Recently I’m referring some papers about low-voltage amplifiers. I came to know the EKV MOS model, which is mainly dedicated to low-voltage and low-current analog design. Then I read a short history of the EKV model written by one of the model developers, C. C. Enz. In order to know a little bit more about the model details, I read the authors’ 1995 paper[1], a seminal paper which fully talked about the model and also  gave its name to the model.

Reading that kind of paper, mainly dealing with physics and sometimes mathematics, yes, is a little bit painful.

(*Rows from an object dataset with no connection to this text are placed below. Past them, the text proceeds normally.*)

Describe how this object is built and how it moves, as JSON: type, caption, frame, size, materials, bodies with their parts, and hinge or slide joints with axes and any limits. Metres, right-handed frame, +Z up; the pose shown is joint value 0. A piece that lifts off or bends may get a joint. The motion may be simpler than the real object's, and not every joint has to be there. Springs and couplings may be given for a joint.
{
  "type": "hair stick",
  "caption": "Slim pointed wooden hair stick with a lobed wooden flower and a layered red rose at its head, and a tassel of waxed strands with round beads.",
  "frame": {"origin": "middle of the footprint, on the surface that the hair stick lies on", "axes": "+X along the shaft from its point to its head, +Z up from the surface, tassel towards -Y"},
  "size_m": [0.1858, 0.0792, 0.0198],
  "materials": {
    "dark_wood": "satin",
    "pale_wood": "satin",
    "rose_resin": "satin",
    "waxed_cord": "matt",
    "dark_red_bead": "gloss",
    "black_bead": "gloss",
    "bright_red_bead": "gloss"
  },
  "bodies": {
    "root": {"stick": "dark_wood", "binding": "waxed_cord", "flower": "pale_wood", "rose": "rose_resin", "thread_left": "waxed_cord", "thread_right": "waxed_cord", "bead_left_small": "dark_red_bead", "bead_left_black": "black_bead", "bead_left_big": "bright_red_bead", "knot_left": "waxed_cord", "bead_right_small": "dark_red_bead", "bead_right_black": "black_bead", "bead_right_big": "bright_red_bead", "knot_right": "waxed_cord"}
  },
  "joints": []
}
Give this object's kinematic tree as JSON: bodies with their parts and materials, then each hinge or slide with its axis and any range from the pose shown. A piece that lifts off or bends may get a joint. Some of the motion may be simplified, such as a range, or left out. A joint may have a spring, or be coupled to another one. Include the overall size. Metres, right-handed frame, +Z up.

The beauty of the EKV model to me is symmetry, continuity, and simplicity.

  • Symmetry

Fig. 1 NMOS transistor with all voltages referred to the local substrate (bulk).

Different from BSIM model, where all the voltages are referred to the source terminal, in the EKV model, the source, the drain, and the gate voltages are all referred to the local substrate. Bulk reference allows the model to be handled symmetrically with respect to source and drain (a symmetry that is also inherent in CMOS technologies).

  • Continuity

The EKV model describes the behavior of the transistor in a continuous manner from low currents (weak inversion, moderate inversion) to large currents (strong inversion).

The drain current is derived and expressed as the difference between a forward component and a reverse component. It is exponential in weak inversion and quadratic in strong inversion. The current in moderate inversion is modeled using an appropriate interpolation function resulting in a continuous expression valid from weak to strong inversion [1].

The inversion coefficient (IC):

IC = \frac{I_D}{I_0(\frac{W}{L})},

where the technology current I_0 is given by IC = 2 \cdot n_0 \cdot \mu \cdot C_{OX} \cdot U ^2_T. The inversion coefficient results in linear relationships between the drain current and transistor sizing based on the normalization to a fixed technology current. Weak inversion corresponds to IC < 0.1, moderate inversion corresponds to 0.1 < IC < 10, and strong inversion corresponds to IC > 10.

Using the inversion coefficient enables analog design and design optimization freely in all regions of inversion. Fig. 2 illustrates estimated values of VDSAT and (VGS-VT) for its respective IC, in order to provide comparison between different operation modes (weak/moderate/strong). Fig. 3 also shows the estimated gm/ID as a function of IC using.

Fig. 2 VDSAT and (VGS-VT) as a function of IC [2]

Fig.3 gm/ID as a function of IC [3]

The general methodology based on inversion coefficient:

Fig.4 General procedure of inversion coefficient based design methodology

To get a more detailed feeling about design analog circuits using inversion coefficient based on the EKV model, [2] could be a good reference. In addition, [3] is also a nice paper, which talks about tradeoffs and optimization in analog CMOS design using the EKV model.

  • Simplicity

Simplicity here mainly means fewest parameters. “This model has only 9 physical parameters, 3 fine tuning fitting coefficients, and 2 additional temperature parameters [1].” 9+3+2 = 14, yes! Moreover, it makes analog design possible to be optimized by a spreadsheet or a Matlab script.

Last but not least, one model may not be the answer for everything.

Reference

[1] Enz, C. C., Krummenacher, F., Vittoz, E.A., “An Analytical MOS Transistor Model Valid in All Regions of Operation and Dedicated to Low-Voltage and Low-Current Applications”, Analog Integrated Circuits and Signal Processing Journal on Low-Voltage and Low-Power Design, July 1995.

[2] D. M. Colombo, G. I. Wirth, and C. Fayomi, “Design methodology using inversion coefficient for low-voltage low-power CMOS voltage reference”, Proc. 23rd Symp. on Integrated Circuits and System Design, pp. 43-48, 2010.

[3] Binkley, D.M. , “Tradeoffs and Optimization in Analog CMOS Design,” Mixed Design of Integrated Circuits and Systems, June 2007.